The most obvious is the realignment of the newly created Mexican National Police. AMLO engaged the national police in the interdiction of migrants traversing through Mexican territory on their way to the United States, instead of their original intended purpose of dealing with rising drug violence.
In so doing, AMLO left a vacuum for the drug gangs. AMLO had curtailed the Mexican military’s drug war focus when he took office in keeping with his promise to negotiate with the drug gangs while addressing the perception that the military was responsible for the violence.
AMLO has now been forced to reengage the Mexican military but at the cost of lost time resulting in a stronger adversary who was able to reequip while the Mexican government was distracted. The Trump administration has made matters worse as it has focused on immigration and building a wall instead of directly supporting the engagement of the drug gangs.

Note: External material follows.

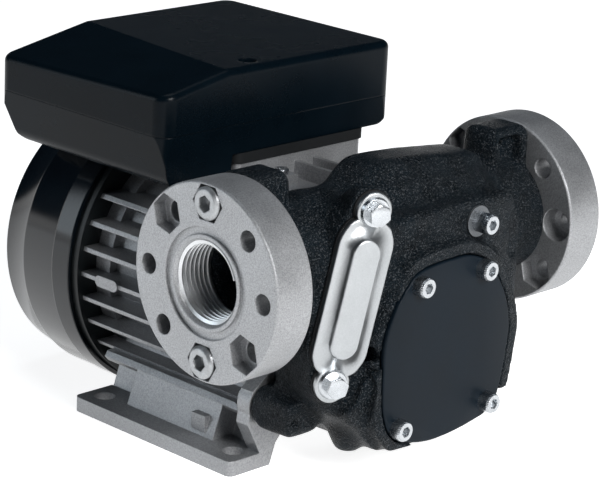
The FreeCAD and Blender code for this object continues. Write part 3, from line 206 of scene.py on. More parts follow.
def start_tree(name, sizes):
    """A geometry tree with named sizes, a finish and its two ends."""
    tree = bpy.data.node_groups.new(name, "GeometryNodeTree")
    tree.interface.new_socket("Geometry", in_out="INPUT", socket_type="NodeSocketGeometry")
    for size in sizes:
        tree.interface.new_socket(size, in_out="INPUT", socket_type="NodeSocketFloat")
    tree.interface.new_socket("Finish", in_out="INPUT", socket_type="NodeSocketMaterial")
    tree.interface.new_socket("Geometry", in_out="OUTPUT", socket_type="NodeSocketGeometry")
    return tree, tree.nodes.new("NodeGroupInput"), tree.nodes.new("NodeGroupOutput")


def on_points(tree, start, end, part):
    """Puts a part on every point, turned to its aim and by its turn, and gives it its finish."""
    aim = add_node(tree, "GeometryNodeInputNamedAttribute", (("Name", "aim"),), data_type="FLOAT_VECTOR")
    turn = add_node(tree, "GeometryNodeInputNamedAttribute", (("Name", "turn"),), data_type="FLOAT")
    align = add_node(tree, "FunctionNodeAlignRotationToVector", (("Vector", aim.outputs["Attribute"]),),
                     axis="Z")
    spin = add_node(tree, "FunctionNodeAxisAngleToRotation", (("Angle", turn.outputs["Attribute"]),))
    both = add_node(tree, "FunctionNodeRotateRotation",
                    (("Rotation", align.outputs[0]), ("Rotate By", spin.outputs[0])), rotation_space="LOCAL")
    spread = add_node(tree, "GeometryNodeInstanceOnPoints",
                      (("Points", start.outputs["Geometry"]), ("Instance", part),
                       ("Rotation", both.outputs[0])))
    real = add_node(tree, "GeometryNodeRealizeInstances", (("Geometry", spread.outputs[0]),))
    dressed = add_node(tree, "GeometryNodeSetMaterial",
                       (("Geometry", real.outputs[0]), ("Material", start.outputs["Finish"])))
    wire(tree, dressed.outputs[0], end.inputs["Geometry"])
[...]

Trump’s nationalist rhetoric may have also pushed back U.S.-México military and intelligence cooperation. How much is yet to be determined.
AMLO is now facing national discord about the rising violence, especially with the rising femicides. It is too soon to tell how much the national discord would distract AMLO’s national agenda. The United States is now in the midst of its presidential elections, distracting it from México.
NAFTA, the key catalyst keeping México and the United States aligned remains firmly in place, although it is now named the USMCA. AMLO can now refocus on his national agenda without the distraction of an economic upheaval. However, AMLO now faces national discord with the rising violence.
This year will be chaotic for the U.S.-México relationship as both sides are distracted. AMLO by the violence and his inability to deal with it with his original plan of a national police force. The United States will be too focused on the elections to give serious thought on how to deal with the drug gangs’ rising violence. As long as the violence generally remains on the Mexican side, the U.S. will leave the status-quo intact.